According to estimates from the Congressional Budget Office (CBO), the credit could reduce tax payments for eligible small employers by $40 billion between 2010 and 2019, and reduce their premiums by 8 percent to 11 percent of payroll.
How much savings the credit will really provide—and whether it actually encourages more small businesses to purchase new coverage or maintain current plans—has not yet been determined. Critics claim the credit is far too limited in scope, and that it does nothing to address the overwhelming burden of rising health-care costs.
Complexity is an issue as well, Williamson said.
“It takes a number of painstaking steps to determine what your credit might be,” he explained. “Most small employers, and particularly start-ups, need to devote all their time to keeping their businesses afloat. I’m concerned many won’t take advantage of the credit because of the time and effort needed simply to compute it.”
But if eligible small-business owners can overcome this complexity, Williamson said, “it’s at least a good start to providing very small businesses with some needed tax relief.”
The structure and amount of the credit will remain the same through 2013, but other provisions included in the Affordable Care Act are slated to bring significant changes beginning in 2014.

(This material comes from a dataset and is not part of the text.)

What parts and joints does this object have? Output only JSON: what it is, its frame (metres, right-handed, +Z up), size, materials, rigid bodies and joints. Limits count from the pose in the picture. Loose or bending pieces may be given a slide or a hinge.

Health Insurance Exchanges: By 2014, states are required to create health insurance exchanges, new competitive marketplaces designed to provide individuals and families with access to quality coverage options at affordable prices. States must also create Small Business Health Options Program (SHOP) exchanges. These entities are designed to streamline plan choices and increase competitive pressure on insurers to bring prices down.
Small businesses with fewer than 100 employees will be able to purchase health insurance through SHOP exchanges beginning in 2014. For those that do, the amount of the Small Business Health Care Tax Credit will go up to 50 percent of the employer’s contribution to health-care premiums, and up to 35 percent for small tax-exempt organizations.
Beginning in 2017, states may begin to allow larger employers with more than 100 employees to purchase insurance through SHOP exchanges. The CBO projects that by 2019 approximately 5 million workers will gain insurance through an exchange.
Shared Responsibility Payments: Also taking effect in 2014 is a provision to impose shared responsibility payments on employers who fail to offer sufficient health coverage to their employees.
Under current law, in 2014 employers with 50 or more employees who do not provide coverage—or whose employees must use public subsidies in order to afford the coverage offered—will face a penalty of $2,000 per full-time employee (although the penalty does not apply to the first 30 workers in the firm).
Small employers with fewer than 50 employees—which represent nearly 96 percent of all US firms—are not subject to these penalties. “Very small businesses are exempt from these payments,” said Kautter. “But we’ll need to carefully examine their effect on mid-size businesses. Many of those businesses still struggle to cover the costs of health insurance, and these penalties could restrict their growth and success.”
He explained that more changes to the current health reform law could be on the horizon. “As we all witnessed, the debate on health-care reform became an extremely partisan battle. Opponents of the Affordable Care Act are pursuing significant changes—some are even challenging the constitutionality of certain provisions and demanding repeal.”
“When it comes to health-care reform, I don’t think anyone can predict what the future holds,” Kautter continued. “But we’re glad that the needs of small employers are receiving some concentrated focus. Small businesses have a tremendous stake in how our health-care system is restructured.”